My Mortgage Blog

Mortgage Week in Review 10-28-2011

October 31st, 2011 10:57 AM by Nick Rapplean

On the same morning the newest Euro-can clunked along came news that American 3rd Quarter GDP jumped 2.5% -- not far above forecast, but the shape of the gain was a stunning surprise. The strength was in the consumer, a 2.4% increase in household spending. Common distortions were absent: no weird upside-downs in trade accounts, and inventories if anything understated GDP. Inflation also waned.
    
The Euro-can got all the ink, but in any cross-weaving flow of economic data, the most important thread is always US data. The report distributed concussions evenly among all of those who had bet on a new recession; and banged an especially embarrassing knot on the head of the respected Economic Cycle Research Institute. The ECRI had never in its history false-called a recession; two weeks ago it said that the US was either rapidly falling into recession or was already in one.      
    
The Count Dracula of economics, Nouriel Roubini, brushing up his Transylvania accent for Halloween, expects a revision all the way down to 1%. The strong consumer does not at all crossfoot with September personal income gaining a mere point-one percent (nor the .1% decline in August), but a 2.5% GDP announcement -- right, wrong, temporary or revised -- if you had bought 10-year T-notes down to 1.70%, and shorted stocks, you got caught in a huge panic running to the other side of the boat.
    
The 10-year soared to 2.40%; although back now to 2.30% will take a lot of ugly news to do much better.

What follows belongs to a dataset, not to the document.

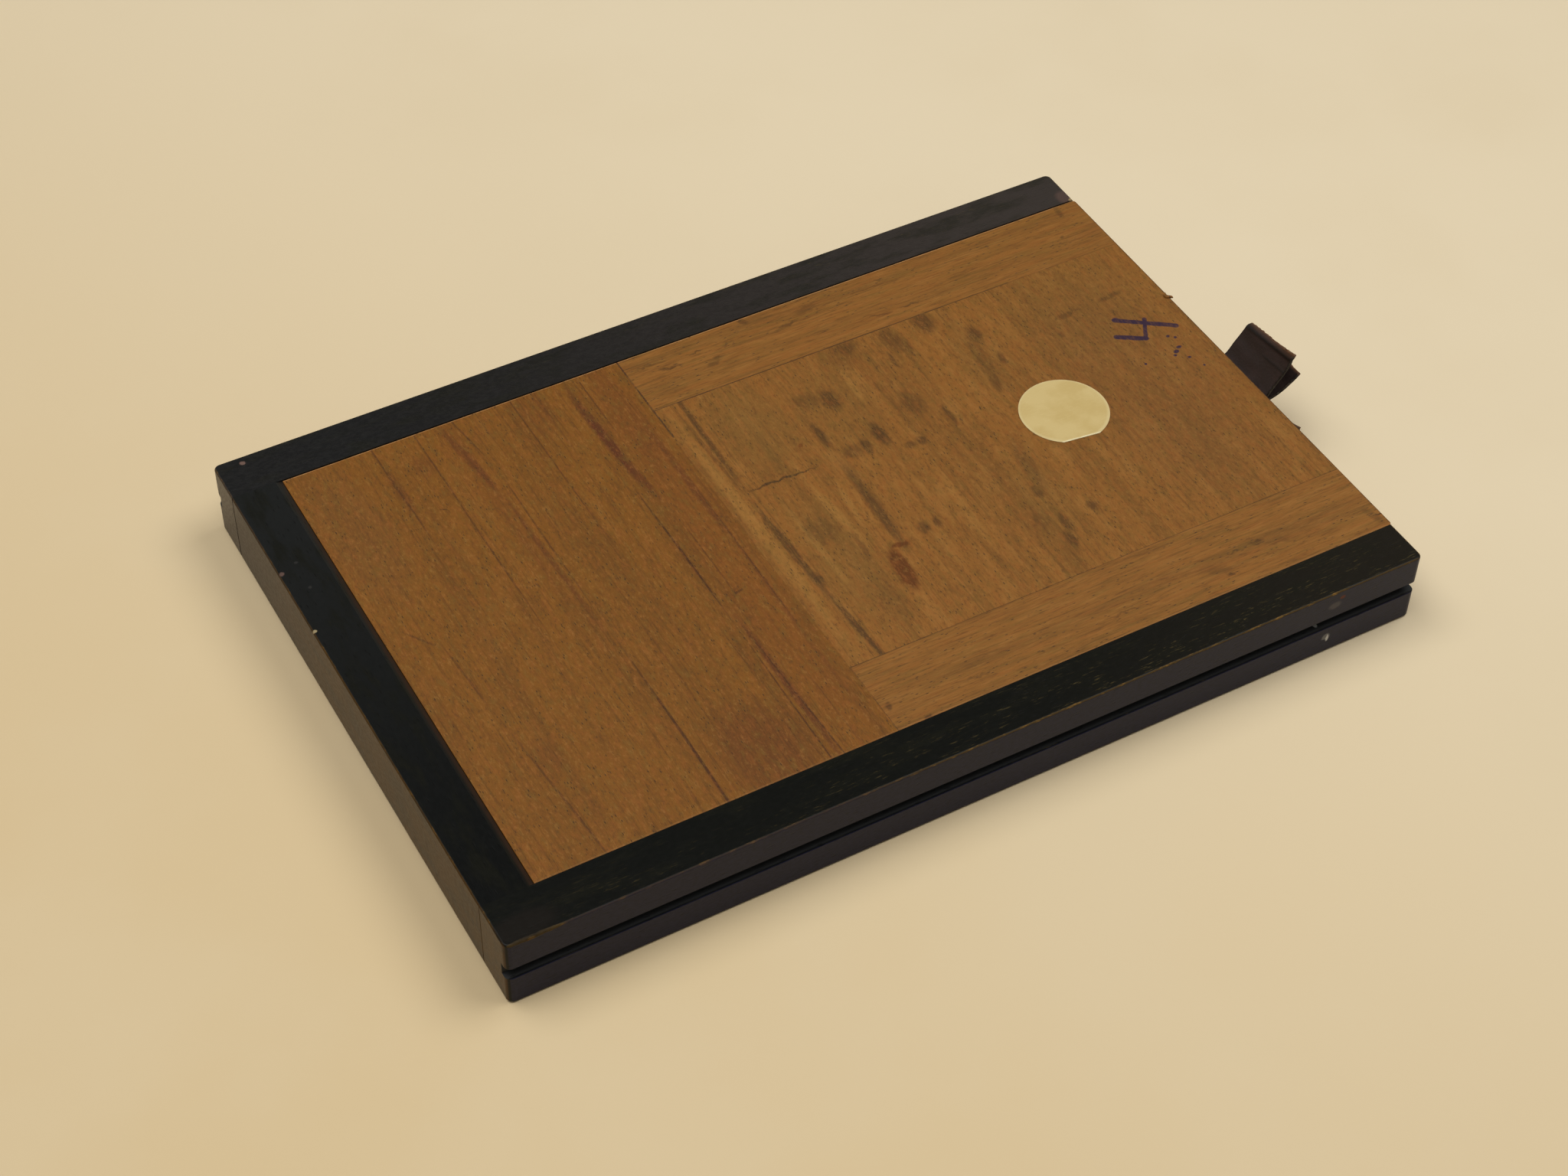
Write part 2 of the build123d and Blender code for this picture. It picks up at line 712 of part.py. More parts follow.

Mortgages near 4.375% have ended the refi party altogether. Snide churls needle the Fed, saying so much for the Fed's sell-short, buy-long Twist to knock down long-term rates -- but, good grief, nobody stops an avalanche.
    
Economic data is always ambiguous, if only because instantly superseded by guesses at the next reports. Policy-making, on the other hand, tends to turn corners and stay turned. This week brought a turn in housing policy for the first time since meltdown six years ago. On Monday, October 24, Larry Summers wrote for the Financial Times the most compelling policy piece yet, noting among other things that Fannie and Freddie were created as counter-cyclical agencies, but during the Bubble aftermath have acted to make the cycle worse. Only anti-government diehards now fight re-mobilizing the GSEs. Sadly, there are a lot of those.
    
A mass-refi proposal for underwaters, HARP2, rolled out this week over the objection of the GSEs' regulator, FHFA, and its director, Edward DeMarco. We'll see. Borrower qualification requirements will not appear for three more weeks, and DeMarco, the top-termite of bureaucrats, all mandibles and no brain, has managed to undermine every previous initiative. Mr. Obama jumped on the bandwagon at the last instant, having offered not one single housing idea in the last 18 months. He does deserve great credit for this week's student-loan proposal; please, more like that, sir.
    
Back to Europe, and a scorecard for colonials to follow the action. On Thursday, July 21 the EU announced a modified European Financial Stability Facility including a private-sector 21% haircut of Greek debt. Markets had a splendid day, no follow-through the Friday following, and on the next Monday began an eight-week freefall.
    
The breakthrough deal announced Thursday has no market follow-through Friday. Monday may be as entertaining as July 25, or may take a while; whichever, this new can-kick will have a short roll. It has not one new pfennig in cash or guarantee. The private-sector write-down of Greek debt (voluntary: "You, you, you, and you") will be 50%, but limited to the e210 billion in private/bank hands, leaving at full-phony market value e140 billion held by the ECB. Thus the net debt relief to Greece leaves 67% outstanding, which on the market is worth 40%, and the Greeks can't pay even that.
    
The EFSF is to lever-up from e440 billion to e1 trillion, method not specified, but aided by new private and foreign capital. European ministers are off to China, expecting it to throw in e100 billion, a deal so good that the Germans have passed on it.
Thursday's report took GDP back to its pre-recession starting point for the first time, a marker showing how far we have come, and how far we have to go.